16. In Shizad (sufficiency of reasons: set aside) [2013] UKUT 85 (IAC) the Tribunal held that (i) Although there is a legal duty to give a brief explanation of the conclusions on the central issue on which an appeal is determined, those reasons need not be extensive if the decision as a whole makes sense, having regard to the material accepted by the judge; (ii) Although a decision may contain an error of law where the requirements to give adequate reasons are not met, the Upper Tribunal would not normally set aside a decision of the First-tier Tribunal where there has been no misdirection of law, the fact-finding process cannot be criticised and the relevant Country Guidance has been taken into account, unless the conclusions the judge draws from the primary data were not reasonably open to him or her.

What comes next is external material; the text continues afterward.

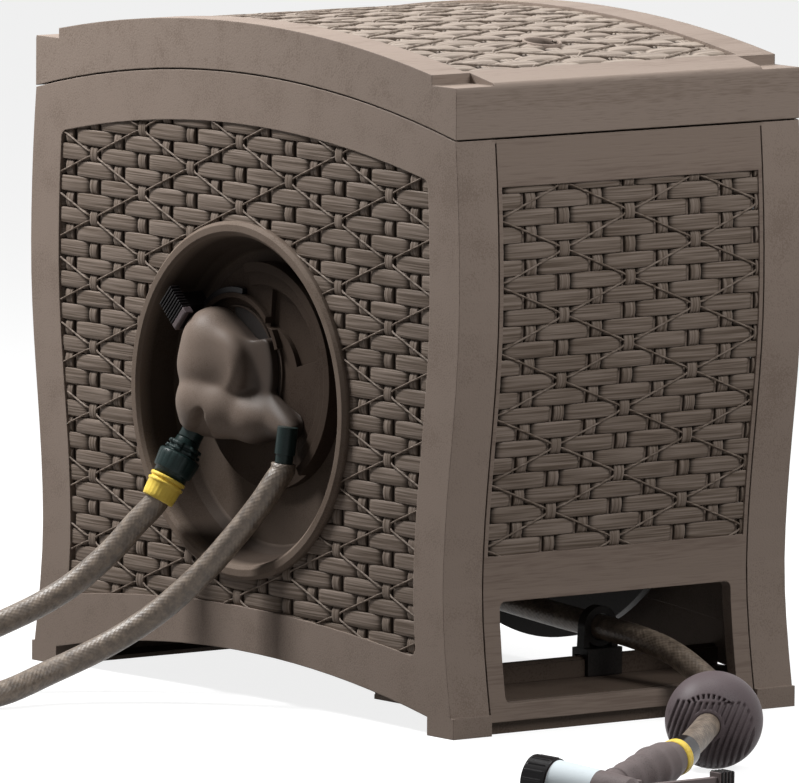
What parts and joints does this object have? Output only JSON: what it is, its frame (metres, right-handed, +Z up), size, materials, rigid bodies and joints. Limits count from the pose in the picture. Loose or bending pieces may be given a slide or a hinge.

17. A fair reading of the decision demonstrates that the Judge applied the correct test in law. The Judge carried out a holistic assessment of all of the evidence. There is nothing wrong with the Judge's fact-finding exercise. In reality the appellant's appeal amounts to little more than a disagreement with the way the Judge has applied the facts as he found them to be. The appellant might not like the conclusion that the Judge arrived at, but that conclusion is the result of the correctly applied legal equation. The correct test in law has been applied. The decision does not contain a material error of law.
18 . The decision does not contain a material error of law. The Judge's decision stands.
DECISION
19. The appeal is dismissed. The decision of the First-tier Tribunal, promulgated on 10 August 2018, stands.